What’s more, as with any cycling trend, lots of people bought those super-cool mountain bikes and then never rode them, which means that to this day there are well-preserved specimens in garages all across America, making their way onto Craigslist and eBay as I type this. These bikes have tremendous potential. Thanks to the popularity of gravel, putting drop bars on a vintage mountain bike is a well-trod path, but older mountain bikes are also great candidates for commuter bikes, winter bikes, basket bikes—or, you know, just using as mountain bikes. That’s what they were designed for, and while technology has changed, the laws of physics haven’t. Those 26-inch wheels are still round, after all.

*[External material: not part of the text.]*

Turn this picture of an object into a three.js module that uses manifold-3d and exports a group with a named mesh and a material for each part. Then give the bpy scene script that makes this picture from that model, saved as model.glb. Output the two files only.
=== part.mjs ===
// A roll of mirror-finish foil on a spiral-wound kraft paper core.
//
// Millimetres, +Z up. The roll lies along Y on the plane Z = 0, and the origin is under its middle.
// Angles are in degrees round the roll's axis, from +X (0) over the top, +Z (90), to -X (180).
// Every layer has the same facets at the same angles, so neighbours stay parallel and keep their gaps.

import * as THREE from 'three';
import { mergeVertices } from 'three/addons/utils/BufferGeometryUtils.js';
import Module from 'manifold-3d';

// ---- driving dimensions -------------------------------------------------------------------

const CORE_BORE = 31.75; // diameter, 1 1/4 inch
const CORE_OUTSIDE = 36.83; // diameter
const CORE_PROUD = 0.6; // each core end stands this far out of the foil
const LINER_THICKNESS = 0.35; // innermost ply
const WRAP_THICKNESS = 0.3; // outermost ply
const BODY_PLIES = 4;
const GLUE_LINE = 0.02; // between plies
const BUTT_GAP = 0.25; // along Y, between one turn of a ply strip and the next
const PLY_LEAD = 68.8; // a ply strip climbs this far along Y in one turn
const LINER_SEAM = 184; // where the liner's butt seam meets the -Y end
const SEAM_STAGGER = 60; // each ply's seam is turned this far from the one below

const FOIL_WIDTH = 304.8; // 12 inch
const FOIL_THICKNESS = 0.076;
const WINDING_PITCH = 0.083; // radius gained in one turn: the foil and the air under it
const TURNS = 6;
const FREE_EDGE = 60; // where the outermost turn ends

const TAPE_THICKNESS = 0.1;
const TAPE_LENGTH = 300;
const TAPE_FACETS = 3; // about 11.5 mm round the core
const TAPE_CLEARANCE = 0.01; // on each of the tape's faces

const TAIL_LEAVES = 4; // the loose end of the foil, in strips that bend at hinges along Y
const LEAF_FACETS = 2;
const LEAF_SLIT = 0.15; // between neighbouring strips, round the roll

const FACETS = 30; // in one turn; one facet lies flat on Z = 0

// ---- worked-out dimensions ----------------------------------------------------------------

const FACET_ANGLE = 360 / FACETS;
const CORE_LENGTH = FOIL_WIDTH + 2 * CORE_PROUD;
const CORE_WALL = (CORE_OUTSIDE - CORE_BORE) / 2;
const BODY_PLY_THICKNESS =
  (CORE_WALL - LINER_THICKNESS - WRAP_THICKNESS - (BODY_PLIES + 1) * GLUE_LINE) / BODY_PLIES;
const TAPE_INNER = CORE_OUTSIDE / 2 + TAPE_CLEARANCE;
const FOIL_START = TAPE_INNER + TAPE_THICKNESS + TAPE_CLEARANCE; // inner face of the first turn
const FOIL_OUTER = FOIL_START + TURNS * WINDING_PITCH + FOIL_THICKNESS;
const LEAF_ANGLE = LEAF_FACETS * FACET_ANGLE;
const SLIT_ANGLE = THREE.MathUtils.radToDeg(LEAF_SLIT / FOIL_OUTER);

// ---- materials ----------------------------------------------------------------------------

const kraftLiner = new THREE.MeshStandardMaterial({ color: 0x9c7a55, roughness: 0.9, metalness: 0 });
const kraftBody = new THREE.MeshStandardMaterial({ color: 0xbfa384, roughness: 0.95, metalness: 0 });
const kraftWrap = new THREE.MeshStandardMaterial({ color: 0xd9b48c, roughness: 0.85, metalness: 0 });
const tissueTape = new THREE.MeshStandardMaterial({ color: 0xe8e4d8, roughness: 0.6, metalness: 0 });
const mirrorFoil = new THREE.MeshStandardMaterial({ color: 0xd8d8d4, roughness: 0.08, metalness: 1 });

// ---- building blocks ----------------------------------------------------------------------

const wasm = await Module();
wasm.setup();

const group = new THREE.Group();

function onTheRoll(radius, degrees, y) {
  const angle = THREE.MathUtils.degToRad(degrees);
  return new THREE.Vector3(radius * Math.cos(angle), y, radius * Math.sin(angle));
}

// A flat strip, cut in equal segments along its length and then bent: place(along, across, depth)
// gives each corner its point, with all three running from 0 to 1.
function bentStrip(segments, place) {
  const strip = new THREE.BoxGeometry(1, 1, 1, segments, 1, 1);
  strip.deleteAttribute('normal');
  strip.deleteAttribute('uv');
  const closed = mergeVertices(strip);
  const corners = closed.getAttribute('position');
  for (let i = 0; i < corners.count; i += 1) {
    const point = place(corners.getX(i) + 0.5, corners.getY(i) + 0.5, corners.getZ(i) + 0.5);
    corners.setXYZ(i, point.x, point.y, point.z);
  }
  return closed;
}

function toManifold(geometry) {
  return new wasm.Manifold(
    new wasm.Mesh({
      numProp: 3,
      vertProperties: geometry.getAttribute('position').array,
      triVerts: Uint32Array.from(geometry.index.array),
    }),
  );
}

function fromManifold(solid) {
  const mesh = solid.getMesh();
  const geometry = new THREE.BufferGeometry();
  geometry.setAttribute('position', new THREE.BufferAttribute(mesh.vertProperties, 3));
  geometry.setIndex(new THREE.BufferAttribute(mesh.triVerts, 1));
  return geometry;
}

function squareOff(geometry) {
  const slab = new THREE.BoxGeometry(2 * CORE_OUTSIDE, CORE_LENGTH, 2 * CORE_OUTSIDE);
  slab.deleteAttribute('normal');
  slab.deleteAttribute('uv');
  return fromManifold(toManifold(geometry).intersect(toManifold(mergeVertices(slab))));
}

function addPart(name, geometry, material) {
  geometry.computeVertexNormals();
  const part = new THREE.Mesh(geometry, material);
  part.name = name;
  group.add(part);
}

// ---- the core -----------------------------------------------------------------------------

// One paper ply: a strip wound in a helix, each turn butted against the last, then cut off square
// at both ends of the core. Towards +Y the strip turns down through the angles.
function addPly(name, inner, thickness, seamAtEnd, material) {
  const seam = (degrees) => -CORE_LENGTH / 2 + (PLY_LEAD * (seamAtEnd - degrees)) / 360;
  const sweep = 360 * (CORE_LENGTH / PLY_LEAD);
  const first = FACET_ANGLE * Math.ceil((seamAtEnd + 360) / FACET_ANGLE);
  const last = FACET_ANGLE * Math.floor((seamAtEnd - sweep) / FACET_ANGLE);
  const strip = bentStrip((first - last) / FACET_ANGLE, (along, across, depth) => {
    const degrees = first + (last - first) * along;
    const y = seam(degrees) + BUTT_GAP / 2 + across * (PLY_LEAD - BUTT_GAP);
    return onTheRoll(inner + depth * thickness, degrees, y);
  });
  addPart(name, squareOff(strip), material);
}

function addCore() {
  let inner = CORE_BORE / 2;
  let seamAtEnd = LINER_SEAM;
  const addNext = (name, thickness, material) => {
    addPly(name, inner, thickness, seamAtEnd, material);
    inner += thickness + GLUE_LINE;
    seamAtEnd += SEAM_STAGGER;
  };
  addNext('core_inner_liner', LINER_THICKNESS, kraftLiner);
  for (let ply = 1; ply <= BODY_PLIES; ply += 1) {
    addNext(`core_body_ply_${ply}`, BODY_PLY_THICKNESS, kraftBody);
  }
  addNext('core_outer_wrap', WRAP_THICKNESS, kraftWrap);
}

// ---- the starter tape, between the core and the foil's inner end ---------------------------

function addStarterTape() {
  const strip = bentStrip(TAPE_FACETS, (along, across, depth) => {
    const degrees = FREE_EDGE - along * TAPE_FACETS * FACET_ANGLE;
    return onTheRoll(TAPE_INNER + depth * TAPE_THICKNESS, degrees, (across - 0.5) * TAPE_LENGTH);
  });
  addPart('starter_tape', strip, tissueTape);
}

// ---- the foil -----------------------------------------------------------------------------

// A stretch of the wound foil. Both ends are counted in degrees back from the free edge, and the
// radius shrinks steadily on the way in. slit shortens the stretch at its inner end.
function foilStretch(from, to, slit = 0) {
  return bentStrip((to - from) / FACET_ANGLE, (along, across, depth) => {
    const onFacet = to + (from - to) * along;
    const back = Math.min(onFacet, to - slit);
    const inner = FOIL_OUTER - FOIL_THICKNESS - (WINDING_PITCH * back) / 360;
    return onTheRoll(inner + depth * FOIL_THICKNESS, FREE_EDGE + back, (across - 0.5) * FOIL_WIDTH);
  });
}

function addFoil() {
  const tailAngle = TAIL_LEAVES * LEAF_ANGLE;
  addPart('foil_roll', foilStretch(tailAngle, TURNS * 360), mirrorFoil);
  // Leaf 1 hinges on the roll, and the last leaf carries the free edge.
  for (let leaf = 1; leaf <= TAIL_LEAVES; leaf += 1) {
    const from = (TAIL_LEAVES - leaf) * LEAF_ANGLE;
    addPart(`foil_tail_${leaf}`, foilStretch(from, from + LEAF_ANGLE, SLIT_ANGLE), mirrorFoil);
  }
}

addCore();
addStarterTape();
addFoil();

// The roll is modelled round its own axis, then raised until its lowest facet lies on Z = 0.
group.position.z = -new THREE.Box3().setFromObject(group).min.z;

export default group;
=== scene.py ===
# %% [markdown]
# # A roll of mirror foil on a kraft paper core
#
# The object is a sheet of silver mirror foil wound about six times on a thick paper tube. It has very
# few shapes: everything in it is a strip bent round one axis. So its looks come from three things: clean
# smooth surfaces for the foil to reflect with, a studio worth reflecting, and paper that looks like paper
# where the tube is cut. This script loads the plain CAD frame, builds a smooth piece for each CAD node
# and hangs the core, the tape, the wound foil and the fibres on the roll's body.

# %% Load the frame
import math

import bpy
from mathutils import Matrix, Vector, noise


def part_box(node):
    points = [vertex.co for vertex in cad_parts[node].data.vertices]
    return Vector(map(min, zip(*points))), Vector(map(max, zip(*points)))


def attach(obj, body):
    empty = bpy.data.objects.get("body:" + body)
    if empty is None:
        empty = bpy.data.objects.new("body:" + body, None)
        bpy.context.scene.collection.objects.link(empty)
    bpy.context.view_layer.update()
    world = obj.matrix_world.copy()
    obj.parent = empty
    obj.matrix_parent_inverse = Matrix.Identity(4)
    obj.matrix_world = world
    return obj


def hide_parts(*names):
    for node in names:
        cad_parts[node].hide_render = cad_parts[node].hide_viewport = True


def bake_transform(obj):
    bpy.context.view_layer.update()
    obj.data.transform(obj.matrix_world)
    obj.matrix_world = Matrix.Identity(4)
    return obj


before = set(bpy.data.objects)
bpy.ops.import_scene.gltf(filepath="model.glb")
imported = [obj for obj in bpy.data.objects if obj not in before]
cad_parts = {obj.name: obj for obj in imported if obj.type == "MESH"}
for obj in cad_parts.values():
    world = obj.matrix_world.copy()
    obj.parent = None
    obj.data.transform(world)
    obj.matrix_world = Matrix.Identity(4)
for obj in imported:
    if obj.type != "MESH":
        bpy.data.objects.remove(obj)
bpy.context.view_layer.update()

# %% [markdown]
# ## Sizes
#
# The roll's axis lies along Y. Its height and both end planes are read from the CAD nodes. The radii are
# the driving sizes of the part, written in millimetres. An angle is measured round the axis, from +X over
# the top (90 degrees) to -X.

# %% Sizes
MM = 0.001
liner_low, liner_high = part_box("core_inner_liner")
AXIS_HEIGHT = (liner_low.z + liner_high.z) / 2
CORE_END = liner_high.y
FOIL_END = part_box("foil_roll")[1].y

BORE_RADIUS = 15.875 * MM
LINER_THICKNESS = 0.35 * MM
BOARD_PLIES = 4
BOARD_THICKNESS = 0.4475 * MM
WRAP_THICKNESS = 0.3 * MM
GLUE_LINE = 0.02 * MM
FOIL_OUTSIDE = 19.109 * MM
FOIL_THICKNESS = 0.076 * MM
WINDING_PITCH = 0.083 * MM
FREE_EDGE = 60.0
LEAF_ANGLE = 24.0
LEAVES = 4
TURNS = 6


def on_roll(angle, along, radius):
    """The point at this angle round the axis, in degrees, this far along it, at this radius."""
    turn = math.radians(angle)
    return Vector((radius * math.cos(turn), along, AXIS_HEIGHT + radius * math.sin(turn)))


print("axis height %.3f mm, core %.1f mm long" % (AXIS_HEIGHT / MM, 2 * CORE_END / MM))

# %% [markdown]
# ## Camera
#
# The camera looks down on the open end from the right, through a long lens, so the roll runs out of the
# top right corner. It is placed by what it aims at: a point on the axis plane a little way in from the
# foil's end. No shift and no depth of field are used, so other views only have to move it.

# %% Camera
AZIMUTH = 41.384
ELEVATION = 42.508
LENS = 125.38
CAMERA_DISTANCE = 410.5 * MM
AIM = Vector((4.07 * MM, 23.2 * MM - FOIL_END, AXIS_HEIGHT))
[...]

If pavement is more your thing, the world of vintage road bikes holds even more potential. While mountain bikes came of age in the 1980s, road bikes have been a thing, like, forever, and besides having to futz with toe clips and reach down to shift, there’s little about even a 70-year-old road bike that would hold back or confuse today’s Lycra-clad cyclists. There are decades upon decades’ worth of old road bikes out there, from lugged steel artifacts to Day-Glo Armstrong-era aluminum models, and for a fraction of the price of that backordered Shimano Di2 group, you may be able to find yourself a real classic.
Of course, to truly appreciate old bikes, you do have to adjust your expectations. Will the cantilever brakes on that 1990 Stumpjumper offer you the effortless one-finger stopping power of today’s hydraulic systems? No. But so what? You’re riding a vintage bike! Take a little time to appreciate the nuances of period-correct stoppers. Sure, some of those “nuances” may include squealing, grinding, and the occasional bout of fork judder, but if you want an antiseptic riding experience, you might as well skip bicycles altogether and go lease a Kia Telluride. Plus, once you understand how they work, you can eliminate most of those issues, and you’ll even find that when properly set up, those old brakes can work pretty damn well. Anyway, if you can’t appreciate the purposeful spread-eagle stance of a pair of vintage cantis, you may be dead inside. (Or, if you’re both dead inside and can’t be bothered to figure out how cantilever brakes work, just swap them out for V-brakes, which will easily and cheaply solve 95 percent of your problems.)
If you enjoy nothing more than shopping for bike stuff, the world of vintage bikes is the ultimate indulgence.
Indeed, it’s precisely the tactile character of older shifting and braking systems that makes them so engaging. Like working the clutch on a car, kick-starting a motorcycle, and dialing a rotary phone, it’s the sort of visceral action that puts you in thrilling touch with the machine you’re operating. (Well, OK, maybe not the rotary phone—those things were just stupid.) Similarly, while poking the Blip on your eTap may be effortlessly precise, it can never rival (SRAM pun intended) the sense of smug satisfaction that comes with properly operating a friction shifter, and while it may take a little practice, that’s part of the fun. I’m not saying cycling should be needlessly difficult, but I am saying that the process of attaining mastery is part of what makes it so enjoyable, and the “better” gear gets, the less opportunity we have to experience that. Keurigs are fine, but sometimes you want to brew the coffee yourself.
Best of all, riding old bikes doesn’t mean you have to forego the delights of wanton consumerism. If you enjoy nothing more than shopping for bike stuff, the world of vintage bikes is the ultimate indulgence. Classic bikes are ripe for both restoration and reinvention. Not only can you upgrade or modify your bike with other vintage parts, but plenty of companies, like Rivendell, Crust Bikes, Velo Orange, and Soma Fabrications, also offer new stuff that looks classic. In addition to frames, these companies sell components, bags, racks, and accessories that will breathe new life into old bikes. (You can comb eBay for some old Suntour bar-end shifters, or you can get some new ones from microSHIFT.) The mountain bikes of yesterday were not without their quirks—think narrow bars and squirmy knobbies—but some of them are just a cockpit swap and some René Herse tires away from all-day mixed-terrain bliss.
Once you immerse yourself in the old stuff, you may find that the newest and latest no longer calls to you the way it once did. You might even start to find it a little…boring. An old bike will take you back in time, while also giving you the thrill of bringing a little of the past back into the present.